* Start Material provided *

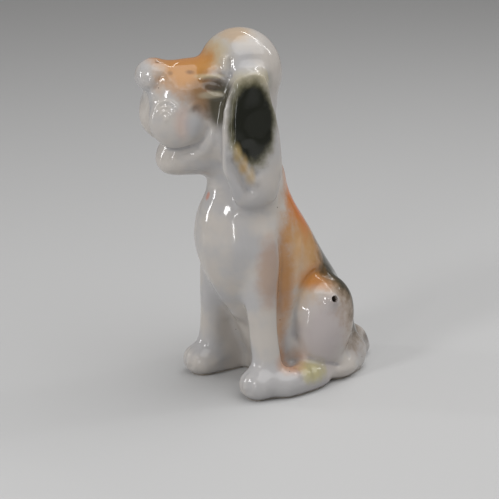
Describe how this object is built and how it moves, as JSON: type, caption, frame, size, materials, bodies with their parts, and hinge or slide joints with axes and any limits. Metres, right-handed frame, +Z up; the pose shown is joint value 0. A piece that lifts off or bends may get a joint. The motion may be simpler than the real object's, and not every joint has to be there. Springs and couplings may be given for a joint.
{
  "type": "dog figurine",
  "caption": "Sitting long-eared dog in glazed ceramic: hollow cast trunk and turned head, luted jaw, ears, limbs and tail, and a flat base that stands on a shelf.",
  "frame": {"origin": "under the middle of the figure's bounding box, on the surface that it stands on", "axes": "+Z up, the dog's trunk faces -Y, the dog's own left side is +X"},
  "size_m": [0.0326, 0.0562, 0.079],
  "materials": {
    "white_glaze": "clear gloss glaze over warm white clay, airbrushed with amber and black",
    "patched_glaze": "clear gloss glaze over a black airbrushed patch with an olive fringe",
    "amber_glaze": "clear gloss glaze over an amber airbrushed ground",
    "bare_clay": "unglazed fired clay"
  },
  "bodies": {
    "root": {"torso_shell": "white_glaze", "head_shell": "white_glaze", "lower_jaw": "white_glaze", "left_ear": "patched_glaze", "right_ear": "patched_glaze", "left_foreleg": "white_glaze", "right_foreleg": "white_glaze", "left_hind_foot": "white_glaze", "right_hind_foot": "white_glaze", "tail": "amber_glaze", "base_plug": "bare_clay"}
  },
  "joints": []
}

* End Material provided *

▶ **Aim of the exercise**
Quote the listing in full, please, keeping every line exact.

▶ **Solution to this exercise**
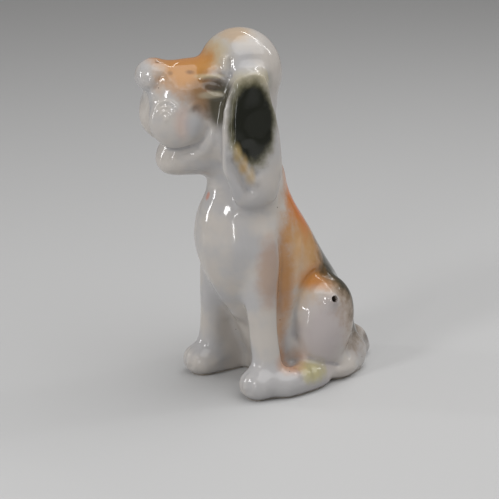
Describe how this object is built and how it moves, as JSON: type, caption, frame, size, materials, bodies with their parts, and hinge or slide joints with axes and any limits. Metres, right-handed frame, +Z up; the pose shown is joint value 0. A piece that lifts off or bends may get a joint. The motion may be simpler than the real object's, and not every joint has to be there. Springs and couplings may be given for a joint.
{
  "type": "dog figurine",
  "caption": "Sitting long-eared dog in glazed ceramic: hollow cast trunk and turned head, luted jaw, ears, limbs and tail, and a flat base that stands on a shelf.",
  "frame": {"origin": "under the middle of the figure's bounding box, on the surface that it stands on", "axes": "+Z up, the dog's trunk faces -Y, the dog's own left side is +X"},
  "size_m": [0.0326, 0.0562, 0.079],
  "materials": {
    "white_glaze": "clear gloss glaze over warm white clay, airbrushed with amber and black",
    "patched_glaze": "clear gloss glaze over a black airbrushed patch with an olive fringe",
    "amber_glaze": "clear gloss glaze over an amber airbrushed ground",
    "bare_clay": "unglazed fired clay"
  },
  "bodies": {
    "root": {"torso_shell": "white_glaze", "head_shell": "white_glaze", "lower_jaw": "white_glaze", "left_ear": "patched_glaze", "right_ear": "patched_glaze", "left_foreleg": "white_glaze", "right_foreleg": "white_glaze", "left_hind_foot": "white_glaze", "right_hind_foot": "white_glaze", "tail": "amber_glaze", "base_plug": "bare_clay"}
  },
  "joints": []
}